Here’s today’s statement of the blazingly obvious – the taxman has his finger in every pie. I just saw a news report in The Wall Street Journal that the US Internal Revenue Service (IRS) is looking at taxing the free lunches that many companies – especially Silicon Valley tech firms – are famous for giving to their employees.
According to the article:
“The IRS, arguing that these freebies are a taxable fringe benefit, has given new attention to the issue in recent months during routine audits of some companies, tax lawyers said. When employers haven't been withholding taxes related to the meals, the IRS increasingly has sought back taxes that can amount to 30% of the meals' fair-market value, the lawyers said.

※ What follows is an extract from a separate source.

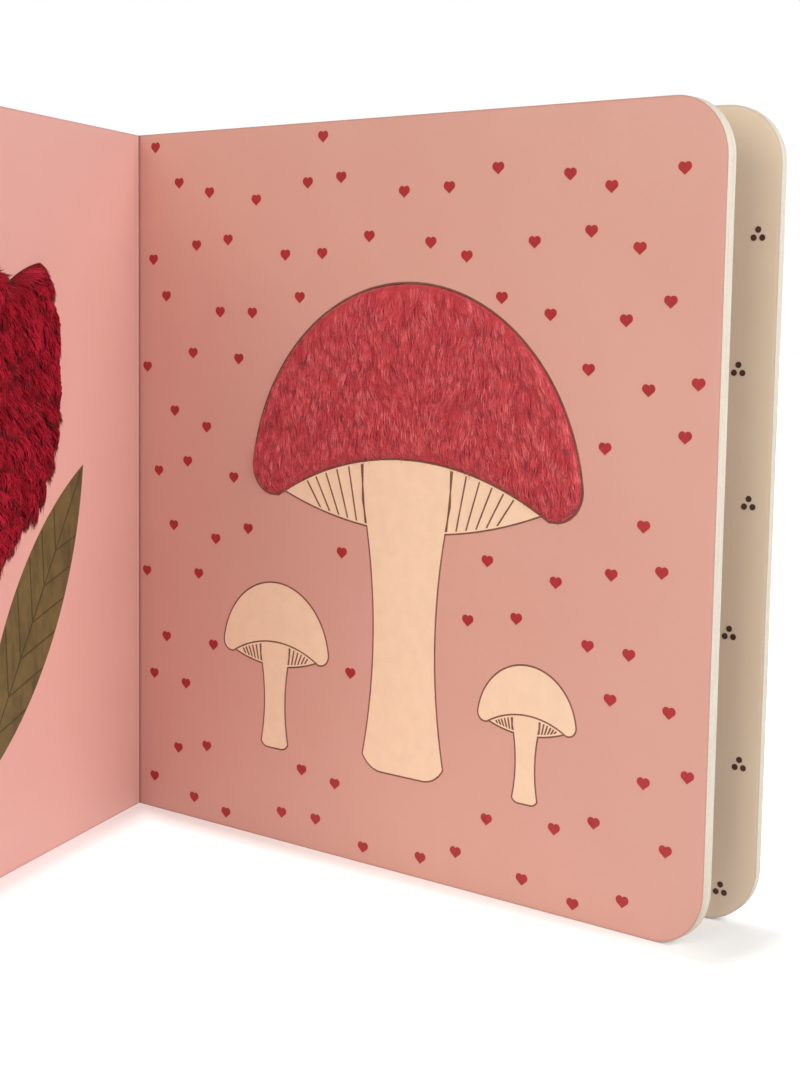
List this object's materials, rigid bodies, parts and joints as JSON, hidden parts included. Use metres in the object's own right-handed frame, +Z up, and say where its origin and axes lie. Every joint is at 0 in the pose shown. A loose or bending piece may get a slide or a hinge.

“In another sign of a new focus on the issue, the IRS and U.S. Treasury Department last week included taxation of ‘employer-provided meals’ in their annual list of top tax priorities for the fiscal year ending next June.”
Can anyone honestly say they’re surprised by this move? Free food is an employee perk that keeps more money in employees’ pockets and less circulating in the free market where it would be taxed. So what are the likely outcomes of this move? I see at least three:
- Companies fight the taxman – It’s a worthy battle, and one worth fighting. From the article, there is legal ground to stand on, so why not give it a go? Long term success? Questionable – the taxman usually wins in the end.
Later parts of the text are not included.